Mais la vague d’indignation suscitée par cette affaire a largement dépassé les frontières américaines et les manifestations en hommage à George Floyd dénonçant le racisme et les violences policières se multiplient depuis quelques jours à travers le monde, sous le slogan «Black live matters» (la vie des Noirs compte), du nom du mouvement né en 2013 à la suite de l’acquittement du meurtrier (blanc) d’un jeune afro-américain de 17 ans, Tayvon Martin.

Paris, Berlin, Londres, Dublin, Auckland, Toronto et d’autres villes encore se sont déjà mobilisées. Vendredi, Luxembourg ne sera pas en reste : afin de témoigner de la solidarité du pays envers George Floyd, Lëtz Rise Up invite à un rassemblement devant l’ambassade des États-Unis. Tout un chacun est le bienvenu : individus, organisations, associations, collectifs, partis politiques, personnalités… Une démarche qui fait sens au Grand-Duché, même si l’affaire s’est déroulée aux États-Unis, comme l’explique Sandrine Gashonga : « Les rassemblements internationaux qui ont eu lieu ont participé à mettre la pression sur les autorités américaines : on est passé d’une démission à l’inculpation du meurtrier de George Floyd. La solidarité internationale peut faire bouger les lignes là-bas. » Le policier Dereck Chauvin a en effet d’abord été suspendu puis renvoyé avant d’être inculpé pour meurtre au troisième degré vendredi.

Racisme structurel

Mais ce rassemblement est aussi et surtout l’occasion de « mettre en lumière ce qui se passe au Luxembourg », poursuit la présidente de Lëtz Rise Up : « Les violences policières que les Afro-américains connaissent aux États-Unis sont la manifestation du racisme structurel. Et ce racisme structurel qui discrimine les personnes noires est aussi visible en Europe et notamment au Luxembourg. Ici, nous avons la chance de ne pas avoir de cas de morts des suites des violences policières, mais le racisme structurel, comme son nom l’indique, structure la société et il existe bel et bien dans tous les domaines : éducation, emploi, santé… » Sandrine Gashonga cite à cet égard l’exemple des élèves cap-verdiens, « orientés systématiquement vers le technique en dépit de leurs compétences » et des discriminations avérées à l’embauche des personnes noires. Sans oublier le profilage racial, une réalité dans de nombreux pays, où le seul fait d’être de couleur vous expose à davantage de contrôles de la part des autorités (notamment de la police).

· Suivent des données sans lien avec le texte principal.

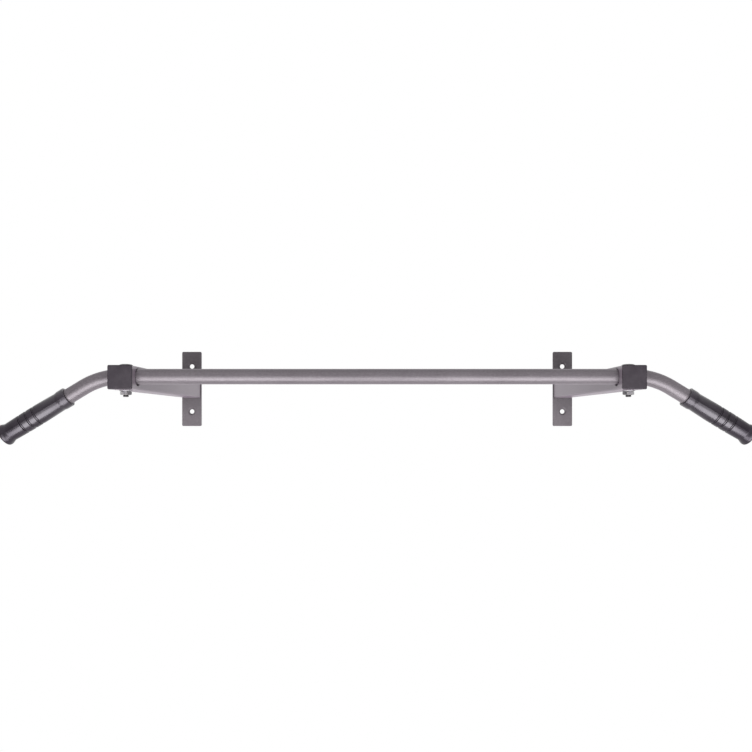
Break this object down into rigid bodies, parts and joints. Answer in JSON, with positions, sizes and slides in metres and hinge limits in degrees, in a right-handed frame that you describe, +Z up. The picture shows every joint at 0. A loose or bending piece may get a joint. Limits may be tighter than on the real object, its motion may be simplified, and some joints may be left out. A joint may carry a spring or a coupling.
{
  "type": "wall-mounted pull-up bar",
  "caption": "Bent round pull-up bar with drooping rubber-gripped handles, bolted through two square arms on upright wall plates.",
  "frame": {"origin": "on the wall, midway between the two wall plates, at the height of the arms' centre lines", "axes": "+X along the bar, +Y into the wall, +Z up"},
  "size_m": [1.2716, 0.4931, 0.1965],
  "materials": {
    "painted_steel": "satin grey paint, slightly metallic",
    "cap_plastic": "matt moulded plastic",
    "grip_rubber": "smooth moulded rubber",
    "zinc": "zinc plated",
    "blackened_steel": "blackened steel"
  },
  "bodies": {
    "root": {"main_bar": "painted_steel", "left_arm": "painted_steel", "left_wall_plate": "painted_steel", "left_plate_weld": "painted_steel", "left_end_cap": "cap_plastic", "left_grip": "grip_rubber", "left_bolt": "blackened_steel", "left_washer": "zinc", "left_nut": "zinc", "right_arm": "painted_steel", "right_wall_plate": "painted_steel", "right_plate_weld": "painted_steel", "right_end_cap": "cap_plastic", "right_grip": "grip_rubber", "right_bolt": "blackened_steel", "right_washer": "zinc", "right_nut": "zinc"}
  },
  "joints": []
}
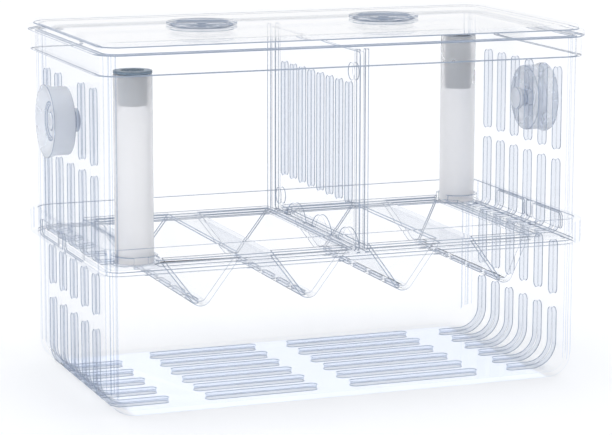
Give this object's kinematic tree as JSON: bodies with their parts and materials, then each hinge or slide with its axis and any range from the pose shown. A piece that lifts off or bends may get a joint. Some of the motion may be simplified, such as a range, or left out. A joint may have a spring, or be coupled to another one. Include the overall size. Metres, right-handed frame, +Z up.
{
  "type": "fish breeding box",
  "caption": "Clear two-storey breeding box: slotted tray below, box with divider and V-shaped trough trays above, lid with feed ports, float tubes and suction cups.",
  "frame": {"origin": "under the middle of the base, on the plane the lower box stands on", "axes": "+X along the box's length, towards the six-slot end; +Y towards the back; +Z up"},
  "size_m": [0.2142, 0.1108, 0.1438],
  "materials": {
    "lower_box": "clear moulded plastic",
    "upper_box": "clear moulded plastic",
    "v_tray_left": "clear moulded plastic",
    "v_tray_right": "clear moulded plastic",
    "divider": "clear moulded plastic",
    "lid": "clear moulded plastic",
    "feed_cap_left": "clear moulded plastic",
    "feed_cap_right": "clear moulded plastic",
    "float_tube_front_left": "frosted white plastic",
    "float_tube_back_right": "frosted white plastic",
    "float_plug_front_left": "grey-blue translucent plastic",
    "float_plug_back_right": "grey-blue translucent plastic",
    "suction_cup_left": "milky translucent silicone",
    "suction_cup_right": "milky translucent silicone"
  },
  "bodies": {
    "lower_box": {"lower_box": "lower_box"},
    "upper_box": {"upper_box": "upper_box"},
    "v_tray_left": {"v_tray_left": "v_tray_left"},
    "v_tray_right": {"v_tray_right": "v_tray_right"},
    "divider": {"divider": "divider"},
    "lid": {"lid": "lid"},
    "feed_cap_left": {"feed_cap_left": "feed_cap_left"},
    "feed_cap_right": {"feed_cap_right": "feed_cap_right"},
    "float_tube_front_left": {"float_tube_front_left": "float_tube_front_left"},
    "float_tube_back_right": {"float_tube_back_right": "float_tube_back_right"},
    "float_plug_front_left": {"float_plug_front_left": "float_plug_front_left"},
    "float_plug_back_right": {"float_plug_back_right": "float_plug_back_right"},
    "suction_cup_left": {"suction_cup_left": "suction_cup_left"},
    "suction_cup_right": {"suction_cup_right": "suction_cup_right"}
  },
  "joints": [
    {"name": "upper_box_lift", "type": "slide", "parent": "lower_box", "child": "upper_box", "axis": [0, 0, 1], "range_m": [0, 0.09]},
    {"name": "lid_lift", "type": "slide", "parent": "upper_box", "child": "lid", "axis": [0, 0, 1], "range_m": [0, 0.12]},
    {"name": "divider_lift", "type": "slide", "parent": "upper_box", "child": "divider", "axis": [0, 0, 1], "range_m": [0, 0.096]},
    {"name": "tube_lift_front_left", "type": "slide", "parent": "upper_box", "child": "float_tube_front_left", "axis": [0, 0, 1], "range_m": [0, 0.066]},
    {"name": "tube_lift_back_right", "type": "slide", "parent": "upper_box", "child": "float_tube_back_right", "axis": [0, 0, 1], "range_m": [0, 0.066]},
    {"name": "plug_lift_front_left", "type": "slide", "parent": "float_tube_front_left", "child": "float_plug_front_left", "axis": [0, 0, 1], "range_m": [0, 0.03]},
    {"name": "plug_lift_back_right", "type": "slide", "parent": "float_tube_back_right", "child": "float_plug_back_right", "axis": [0, 0, 1], "range_m": [0, 0.03]},
    {"name": "tray_lift_left", "type": "slide", "parent": "upper_box", "child": "v_tray_left", "axis": [0, 0, 1], "range_m": [0, 0.048]},
    {"name": "tray_lift_right", "type": "slide", "parent": "upper_box", "child": "v_tray_right", "axis": [0, 0, 1], "range_m": [0, 0.048]},
    {"name": "feed_cap_lift_left", "type": "slide", "parent": "lid", "child": "feed_cap_left", "axis": [0, 0, 1], "range_m": [0, 0.03]},
    {"name": "feed_cap_lift_right", "type": "slide", "parent": "lid", "child": "feed_cap_right", "axis": [0, 0, 1], "range_m": [0, 0.03]},
    {"name": "cup_turn_left", "type": "hinge", "parent": "upper_box", "child": "suction_cup_left", "pos_m": [-0.098, 0, 0.1072], "axis": [1, 0, 0], "continuous": true},
    {"name": "cup_turn_right", "type": "hinge", "parent": "upper_box", "child": "suction_cup_right", "pos_m": [0.098, 0, 0.1072], "axis": [1, 0, 0], "continuous": true}
  ],
  "couplings": [
    {"joint": "divider_lift", "follows": "lid_lift", "ratio": 0.8},
    {"joint": "tube_lift_front_left", "follows": "lid_lift", "ratio": 0.55},
    {"joint": "tube_lift_back_right", "follows": "lid_lift", "ratio": 0.55},
    {"joint": "plug_lift_front_left", "follows": "lid_lift", "ratio": 0.25},
    {"joint": "plug_lift_back_right", "follows": "lid_lift", "ratio": 0.25},
    {"joint": "tray_lift_left", "follows": "lid_lift", "ratio": 0.4},
    {"joint": "tray_lift_right", "follows": "lid_lift", "ratio": 0.4}
  ]
}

Une étude menée par l’Agence des droits fondamentaux en Europe et publiée en 2018, «Being Black in the EU» (Être noir en Europe), a d’ailleurs montré que le Luxembourg faisait partie des pays où les discriminations racistes étaient les plus fréquentes.

Des résultats jugés «alarmants» par le député Dan Biancalana (LSAP) qui a adressé il y a quelques mois une question parlementaire à la ministre de l’Intégration, Corinne Cahen. « Elle est restée vague et a jugé cette étude peu représentative. Une manière de la minimiser», déplore Sandrine Gashonga, qui rappelle en outre que le Luxembourg n’a toujours pas transposé à l’échelle nationale la résolution adoptée par le Parlement européen en mars 2019 ainsi que la proclamation «Décennie internationale des personnes d’ascendance africaine (2015-2024)» des Nations unies, textes qui visent à reconnaître, dénoncer et lutter contre le racisme et les discriminations dont sont victimes les Afro-descendants.

Déi Lénk a d’ailleurs interpellé le gouvernement via une question parlementaire à ce sujet en janvier dernier. « Là encore, la réponse de l’exécutif est insatisfaisante », dénonce Sandrine Gashonga. « Rien n’est fait sous prétexte de « ne pas favoriser une catégorie de population plutôt qu’une autre ». En fait, c’est parce que cela demande de mettre en place des mesures très importantes, mais aussi et surtout de prendre conscience des privilèges dont jouissent certaines catégories de la population, privilèges que d’autres n’ont pas. Je pense que cette prise de conscience n’est pas encore là. Le Luxembourg n’est pas le seul, c’est aussi le cas en Belgique ou en France par exemple. Seuls les Pays-Bas semblent avancer dans ce sens, qui ont reconnu l’existence du racisme systémique. »

Tatiana Salvan

Rassemblement prévu devant l’ambassade des États-Unis, 22 boulevard Servais à Luxembourg. Port du masque obligatoire et respect des distanciations sociales demandés.